Well, I spent a few hours sharpening and adjusting the McLane and it's cutting better than it ever has. It's both cutting better and is easier to push at the same time. Besides getting dull -- somehow with very little use -- I almost think it was so hard to push because the reel slipped too far away from the bedknife and the grass was getting caught up in the gap without being cut.

I was still getting some slight washboarding, though. Maybe that's just the way it is with a manual mower. And it's extremely loud. Think I'll ask about that in the regular powered McLane thread.


----------



## Chris LI (Oct 26, 2018)

@rocketprius16 
I know you haven't posted in awhile, but would you post a follow up, once you're back on?

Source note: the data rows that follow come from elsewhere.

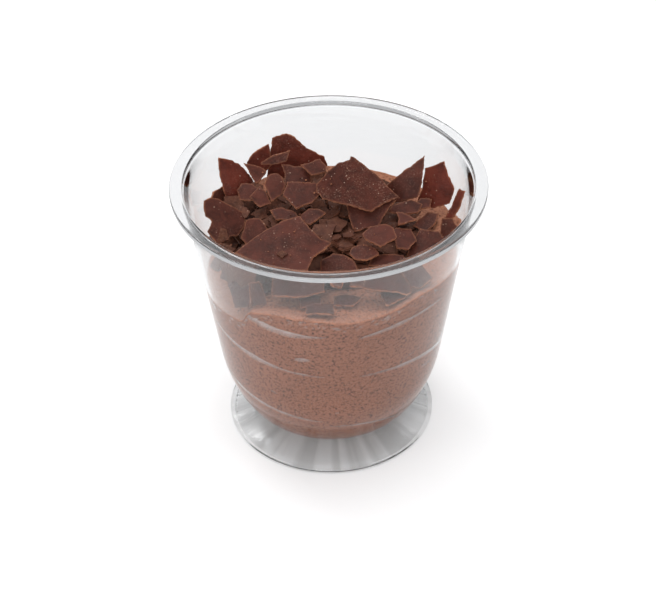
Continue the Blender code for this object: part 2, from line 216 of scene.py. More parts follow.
class ChocolateSettings(bpy.types.PropertyGroup):
    """The flakes and crumbs of dark chocolate."""

    colour: FloatVectorProperty(
        name="Colour", description="Main colour of the chocolate's face", subtype="COLOR",
        size=3, min=0, max=1, default=(0.078, 0.0205, 0.0130),
    )
    broken_and_lit_colour: FloatVectorProperty(
        name="Broken colour", description="Colour of the broken edges", subtype="COLOR",
        size=3, min=0, max=1, default=(0.42, 0.17, 0.09),
    )
    dust_colour: FloatVectorProperty(
        name="Dust colour", description="Colour of the fine dust on the faces", subtype="COLOR",
        size=3, min=0, max=1, default=(0.30, 0.17, 0.12),
    )
    speck_colour: FloatVectorProperty(
        name="Speck colour", description="Colour of the pale specks", subtype="COLOR",
        size=3, min=0, max=1, default=(0.55, 0.36, 0.27),
    )
    ragged: FloatProperty(
        name="Raggedness", description="How far the broken edges stray",
        subtype="DISTANCE", unit="LENGTH", min=0, max=0.002, default=0.00022,
    )
    grain: FloatProperty(
        name="Mesh size", description="Size of the flakes' mesh cells",
        subtype="DISTANCE", unit="LENGTH", min=0.0001, max=0.002, default=0.0002,
    )
    small_flakes: IntProperty(
        name="Small flakes", description="Number of small flakes in the heap",
        min=0, max=600, default=300,
    )
    crumbs: IntProperty(
        name="Crumbs", description="How many times a crumb is dropped, some of which miss the flakes",
        min=0, max=2000, default=260,
    )


class StageSettings(bpy.types.PropertyGroup):
    """The floor, the lights and the camera."""

    floor_size: FloatProperty(
        name="Floor size", description="Width of the floor",
        subtype="DISTANCE", unit="LENGTH", min=0.5, max=20, default=6.0,
    )
    floor_glow: FloatProperty(
        name="Floor glow", description="How much light the floor gives by itself",
        min=0, max=2, default=0.12,
    )
    light_power: FloatProperty(
        name="Light power", description="Power that the lights' shares are taken of",
        subtype="POWER", unit="POWER", min=0, max=1000, default=7.6,
    )
    lens: FloatProperty(
        name="Lens", description="Focal length of the camera",
        subtype="DISTANCE_CAMERA", min=10, max=300, default=99.9,
    )
    elevation: FloatProperty(
        name="Camera elevation", description="How far the camera looks down",
        subtype="ANGLE", unit="ROTATION", min=0, max=math.pi / 2, default=math.radians(38.62),
    )
    distance: FloatProperty(
        name="Camera distance", description="From the camera to the middle of the cup",
        subtype="DISTANCE", unit="LENGTH", min=0.1, max=5, default=0.4788,
    )


class DessertSettings(bpy.types.PropertyGroup):
    """Everything that a user would change."""

    cup: PointerProperty(type=CupSettings)
    mousse: PointerProperty(type=MousseSettings)
    chocolate: PointerProperty(type=ChocolateSettings)
    stage: PointerProperty(type=StageSettings)


# ---------------------------------------------------------------- mesh helpers


def new_object(name, bm, material, smooth_shade=True):
    """Make the bmesh, which is in mm, an object in metres."""
    bmesh.ops.scale(bm, vec=(MM, MM, MM), verts=bm.verts[:])
    mesh = bpy.data.meshes.new(name)
    bm.to_mesh(mesh)
    bm.free()
    if smooth_shade:
        mesh.shade_smooth()
    obj = bpy.data.objects.new(name, mesh)
    bpy.context.scene.collection.objects.link(obj)
    mesh.materials.append(material)
    return obj


def face_outwards(bm):
    """Turn every face of a closed shape outwards."""
    bmesh.ops.recalc_face_normals(bm, faces=bm.faces[:])
    if bm.calc_volume(signed=True) < 0:
        bmesh.ops.reverse_faces(bm, faces=bm.faces[:])


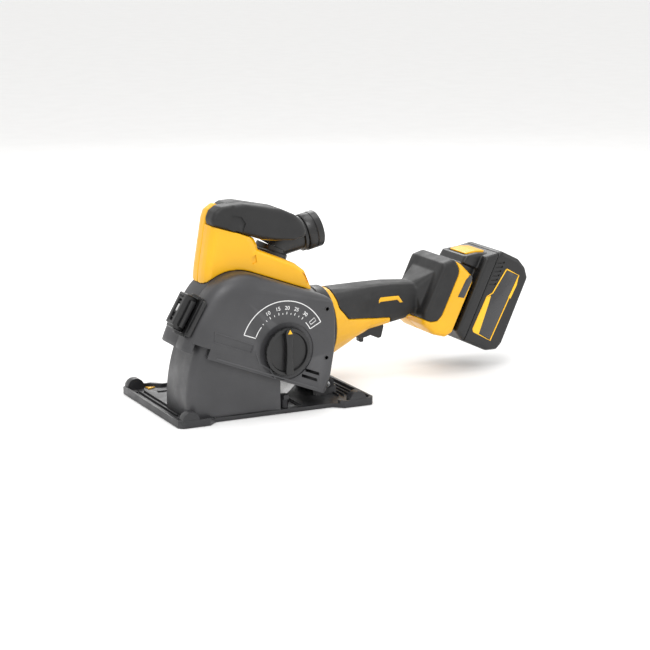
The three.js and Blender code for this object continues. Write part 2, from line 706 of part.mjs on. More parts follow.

I'm curious how you did with the manual McLane, and if you purchased a powered reel mower.

Thanks.


----------



## rocketprius16 (Jul 7, 2019)

Chris LI said:


> @rocketprius16
> I know you haven't posted in awhile, but would you post a follow up, once you're back on?
> 
> I'm curious how you did with the manual McLane, and if you purchased a powered reel mower.
> ...


I ended up getting the JD greensmower ThomasPI linked soon after I last posted, but then life kind of took over and I had to shelve the project entirely. While the JD started and ran beautifully when I tested it, it started and then died when I brought it home. I know I can work through the JD manual and troubleshoot the problem. It's probably just bad gas. It was just a little overwhelming and I didn't have much in the way of a budget for the lawn (blew what I would have had on the mower).

I'm just now getting back into it. Sick and tired of having a crappy lawn! Now that I'm working from home because of the coronavirus, I can work on the lawn more! I'll be starting a 2020 lawn journal soon. My neighbors mowed our front lawn while we stayed with my in-laws and that was the final straw for me. I'm thankful they did it, but I don't want to be the guy who has a bad lawn. I want to be the guy with the best lawn on the street. They couldn't get to the back because the gate was locked, but I'm glad they didn't go back there...I kind of hadn't mowed the back since 2019 and it was wild.

I used a rotary to mow the back down and then went to the local feed/seed store to pick up a sprayer, spreader, pre-emergent, post-emergent, and talstar for the bugs. These are all things I didn't have before, so I'm fired up. Today I mowed the whole yard down a little shorter with the rotary and applied the pre-emergent, even though I'm a little late.

OK, this should honestly just go in a lawn journal with some pictures...this is just to let you know I'm still here!


----------